2.3 Dampak Perang Jawa
Akibat dari perang Jawa adalah Belanda harus membayar biaya perang sebesar 20 Juta Gulden. Jumlah yang sangat banyak pada waktu itu. Sehingga untuk menutupi kerugian itu Den Bosch menciptakan Cuultur stelsel.
Sehingga bencana kelaparan melanda tanah jawa, di Demak 65% penduduknya meninggal karena kelaparan. Di Grobogan rakyatnya hanya tinggal 9000 orang saja karena penduduknya 90% menjadi korban.
Sultan Pakubuwana yang tadinya mendukung belanda kemudian berbalik menentang belanda dan kemudian memberontak,hal ini dikarenakan Belanda mencaplok wilayah milik kesultanan Surakarta. Sultan Pakubuwana yang melakukan perlawanan kemudian dibuang ke Ambon.
BAB IV
PENUTUP
4.1 Kesimpulan
Perang Jawa yang dipimpin oleh Pangeran Dipanegara dan golongan kasepuhan sebenarnya adalah perang antara Rakyat dan Punggawa Kraton Ngayogyakarta melawan Belanda dan Dalem Mangkunegaran.
Perang yang dimulai oleh pada 1825 ini melibatkan keluarga kesultanan yang loyal kepada Sultan Hamengku Buwana II atau Sultan Sepuh. Perang ini berkobar nyaris diseluruh wilayah kekuasaan Kesultanan Ngayogyakarta hadiningrat dan juga sebagian Surakarta.
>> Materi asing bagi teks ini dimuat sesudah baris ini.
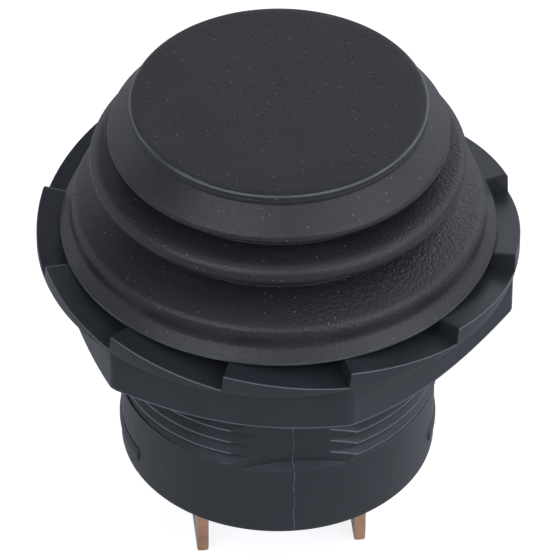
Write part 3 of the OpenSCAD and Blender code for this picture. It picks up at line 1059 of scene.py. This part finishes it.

Pada dua tahun awal perang ini pasukan Dipanegara mendpatkan kemenangan nyaris diseluruh pertempuran. Akan tetapi strategi Benteng stelsel membuat pasukan Dipanegara kesulitan. Belanda yang mengiming imingi para pemimpin pasukan Dipanegara untuk kembali ke kraton membuat pasukan Dipanegara semakin lemah. Sehingga pada tahun 1830 pasukan Dipanegara melemah dan Pangeran Dipanegara menerima ajakan perundingan yang ditawarkan de Kock.Pada perundingan tersebut Pangeran Dipanegara ditangkap dan berakhirlah perlawanan Pangeran Dipanegara
Dampak yang ditimbulkan dari perang sendiri adalah kebijakan kebijakan pemerintah Belanda yang memeras rakyat untuk mengganti biaya perang Dipanegara yang sangat besar.